Не думаю. В последние годы я наблюдаю совершенно отчетливую тенденцию к «реставрации магии». Причем не только в литературе. Думающий зритель все больше хочет, например, от театра или кино не только новаторских режиссерских находок (как говорит один мой друг-театрал: «ихних исканий») и не красивых кинокартинок, он хочет слышать хороший, настоящий (то есть магический) русский текст. Такой, который потом станет крылатым. Когда-то такие тексты были. «Тепленькая пошла». «А теперь — Горбатый!» «Красота — страшная сила». «Я родину люблю».
И думающий читатель все чаще хочет от литературного текста именно языка. Сюжет сюжетом. Нет такого литературного сюжета, какой не встречался бы в реальной жизни. Магию в конечном счете создает не сюжет как таковой, а то, как его разворачивает в своем магическом языке графомаг. Язык всегда неповторим и уникален.
Да и шквал современной интернет-графомании, беспрецедентный по своим масштабам, — тоже, как ни странно, положительный симптом. Люди, что называется, «тянутся». Как могут. Хотят, в силу своих скромных способностей, «приобщиться» к Магии-Мечте. Ну, не выходит.

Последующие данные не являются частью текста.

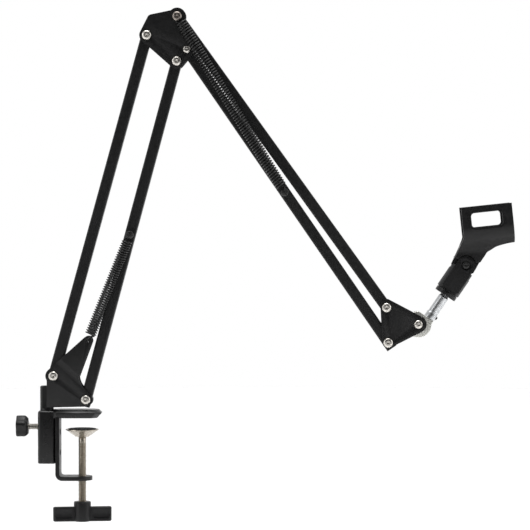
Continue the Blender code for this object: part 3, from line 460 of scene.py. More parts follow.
def curve_through(points, steps):
    """Points along a smooth curve through the given ones."""
    points = [Vector(p) for p in points]
    last = len(points) - 1
    made = []
    for i in range(last):
        a = points[max(i - 1, 0)]
        b, c = points[i], points[i + 1]
        d = points[min(i + 2, last)]
        for step in range(steps):
            t = step / steps
            made.append(0.5 * ((2 * b) + (c - a) * t + (2 * a - 5 * b + 4 * c - d) * t * t
                               + (3 * b - a - 3 * c + d) * t * t * t))
    return made + [points[-1]]


def new_object(name, bm, matrix=None):
    bmesh.ops.recalc_face_normals(bm, faces=bm.faces)
    mesh = bpy.data.meshes.new(name)
    bm.to_mesh(mesh)
    bm.free()
    obj = bpy.data.objects.new(name, mesh)
    bpy.context.collection.objects.link(obj)
    if matrix:
        obj.matrix_world = matrix
    return obj


def settle(obj):
    """Applies an object's modifiers to its mesh."""
    bpy.context.view_layer.update()
    graph = bpy.context.evaluated_depsgraph_get()
    obj.data = bpy.data.meshes.new_from_object(obj.evaluated_get(graph))
    obj.modifiers.clear()


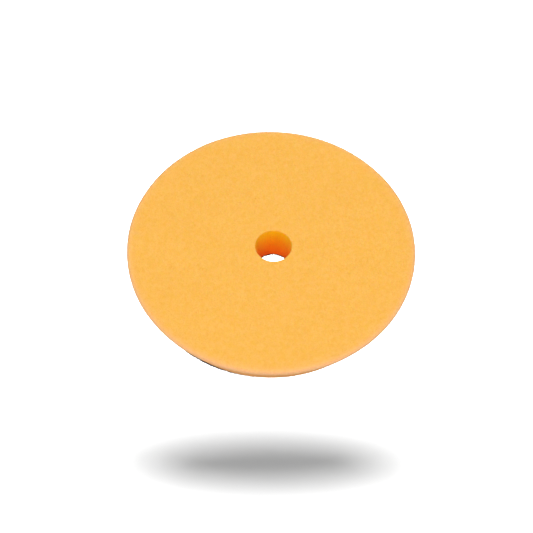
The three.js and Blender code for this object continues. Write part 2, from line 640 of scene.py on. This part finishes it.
def floor_material():
    """A white studio table: matte, lifted to white for the camera, and not seen from below."""
    n = Nodes("studio_white")
    seen = n.add("ShaderNodeLightPath").outputs["Is Camera Ray"]
    geometry = n.add("ShaderNodeNewGeometry").outputs
    length = n.add("ShaderNodeVectorMath", {0: geometry["Position"]}, operation="LENGTH")
    far = n.spread(length.outputs["Value"], GLOW_START, GLOW_FULL)
    n.set(
        Base_Color=n.mix(seen, grey(FLOOR_LIT_TONE), grey(FLOOR_SEEN_TONE)),
        Roughness=0.9,
        Emission_Color=grey(1.0),
        Emission_Strength=n.math("MULTIPLY", seen, far),
    )
    clear = n.add("ShaderNodeBsdfTransparent").outputs[0]
    from_below = n.math("MULTIPLY", seen, geometry["Backfacing"])
    surface = n.add("ShaderNodeMixShader", {0: from_below, 1: n.shader.outputs[0], 2: clear})
    n.feed(n.tree.nodes["Material Output"].inputs["Surface"], surface.outputs[0])
    return n.material


def add_stage_card(name, corners):
    """A flat face that belongs to the studio, not to the pad."""
    mesh = bpy.data.meshes.new(name)
    mesh.from_pydata(corners, [], [tuple(range(len(corners)))])
    card = bpy.data.objects.new(name, mesh)
    bpy.context.scene.collection.objects.link(card)
    return card


def build_floor():
    """The table top, well below the pad."""
    half = FLOOR_SIZE / 2
    corners = [(-half, -half, 0), (half, -half, 0), (half, half, 0), (-half, half, 0)]
    floor = add_stage_card("floor", corners)
    floor.data.materials.append(floor_material())
    floor.location.z = -FLOOR_DEPTH
    return floor


def build_flag():
    """The unseen card under the pad, which gives the floor its flat oval shadow."""
    turns = [2 * math.pi * i / FLAG_CORNERS for i in range(FLAG_CORNERS)]
    corners = [(FLAG_WIDTH / 2 * math.cos(turn), FLAG_LENGTH / 2 * math.sin(turn), 0) for turn in turns]
    flag = add_stage_card("flag", corners)
    flag.location = FLAG_PLACE
    flag.rotation_euler.z = FLAG_TURN
    flag.visible_camera = False
    flag.visible_diffuse = False
    flag.visible_glossy = False
    flag.visible_transmission = False
    return flag


def collection_of(name, member):
    """A collection of one object, as a light's list of what it lights or of what shades it."""
    collection = bpy.data.collections.new(name)
    collection.objects.link(member)
    return collection


def add_softbox(name, place, width, depth, watts):
    """An oval softbox aimed at the pad."""
    light = bpy.data.lights.new(name, "AREA")
    light.shape = "ELLIPSE"
    light.size = width
    light.size_y = depth
    light.energy = watts
    softbox = bpy.data.objects.new(name, light)
    softbox.location = place
    softbox.rotation_euler = Vector(place).to_track_quat("Z", "Y").to_euler()
    bpy.context.scene.collection.objects.link(softbox)
    return softbox


def build_room():
    """A white room that lights the pad evenly and looks plain white to the camera."""
    world = bpy.data.worlds.new("studio")
    bpy.context.scene.world = world
    world.use_nodes = True
    tree = world.node_tree
    path = tree.nodes.new("ShaderNodeLightPath")
    strength = tree.nodes.new("ShaderNodeMapRange")
    strength.inputs["To Min"].default_value = ROOM_LIGHT
    strength.inputs["To Max"].default_value = ROOM_SEEN
    tree.links.new(path.outputs["Is Camera Ray"], strength.inputs["Value"])
    background = tree.nodes["Background"]
    background.inputs["Color"].default_value = grey(1.0)
    tree.links.new(strength.outputs["Result"], background.inputs["Strength"])


def build_lights(floor, flag):
    """Softboxes by the camera, at the side and overhead, and one that whitens the floor alone."""
    add_softbox("front_softbox", (-0.3, -1.5, 2.0), width=0.7, depth=0.7, watts=22.5)
    add_softbox("side_softbox", (1.5, -0.6, 1.8), width=0.7, depth=0.7, watts=6.0)
    add_softbox("overhead_softbox", (0.0, 0.0, 1.2), width=0.8, depth=0.8, watts=2.0)
    floor_light = add_softbox("floor_softbox", (0.0, 0.0, 1.2), width=1.66, depth=0.59, watts=200.0)
    floor_light.light_linking.receiver_collection = collection_of("lit_by_floor_softbox", floor)
    floor_light.light_linking.blocker_collection = collection_of("shading_floor_softbox", flag)


def build_camera():
    """The camera looks down at the working face; the pad sits just off its axis."""
    data = bpy.data.cameras.new("camera")
    data.lens = CAMERA_LENS
    data.sensor_width = CAMERA_SENSOR
    camera = bpy.data.objects.new("camera", data)
    towards = Vector((0, -math.cos(CAMERA_ELEVATION), math.sin(CAMERA_ELEVATION)))
    camera.location = Vector((0, 0, FOAM_HIGH.z)) + towards * CAMERA_DISTANCE
    facing = towards.to_track_quat("Z", "Y")
    roll = Quaternion((0, 0, 1), -CAMERA_ROLL)
    turn = Euler((-PAD_ABOVE_AXIS, PAD_RIGHT_OF_AXIS, 0)).to_quaternion()
    camera.rotation_mode = "QUATERNION"
    camera.rotation_quaternion = facing @ roll @ turn
    bpy.context.scene.collection.objects.link(camera)
    bpy.context.scene.camera = camera


build_foam()
build_adhesive()
build_fabric()
build_pile()
floor = build_floor()
flag = build_flag()
build_room()
build_lights(floor, flag)
build_camera()
bpy.context.scene.view_settings.view_transform = "Standard"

Но ведь какая-то внутренняя Греза по имени Сублимация в них есть. Они же не водку пьют, не дерутся. Сидят себе тихо дома и тиранят мышку с клавиатурой. И пусть себе тиранят. Интернет все стерпит.
Да и не так уж легко провести границу между «чистой» графомагией и безнадежной графоманией. Истина где-то посередине.
Все-таки Россия по-прежнему — магическая страна. Заповедник метафор и заплевок, графомагов и графоманов. И как выражался один известный ставропольский любитель не думая чесать языком по любому поводу (выдающийся был «треполюб», «болтоман»!): «И это правильно, и это естественно».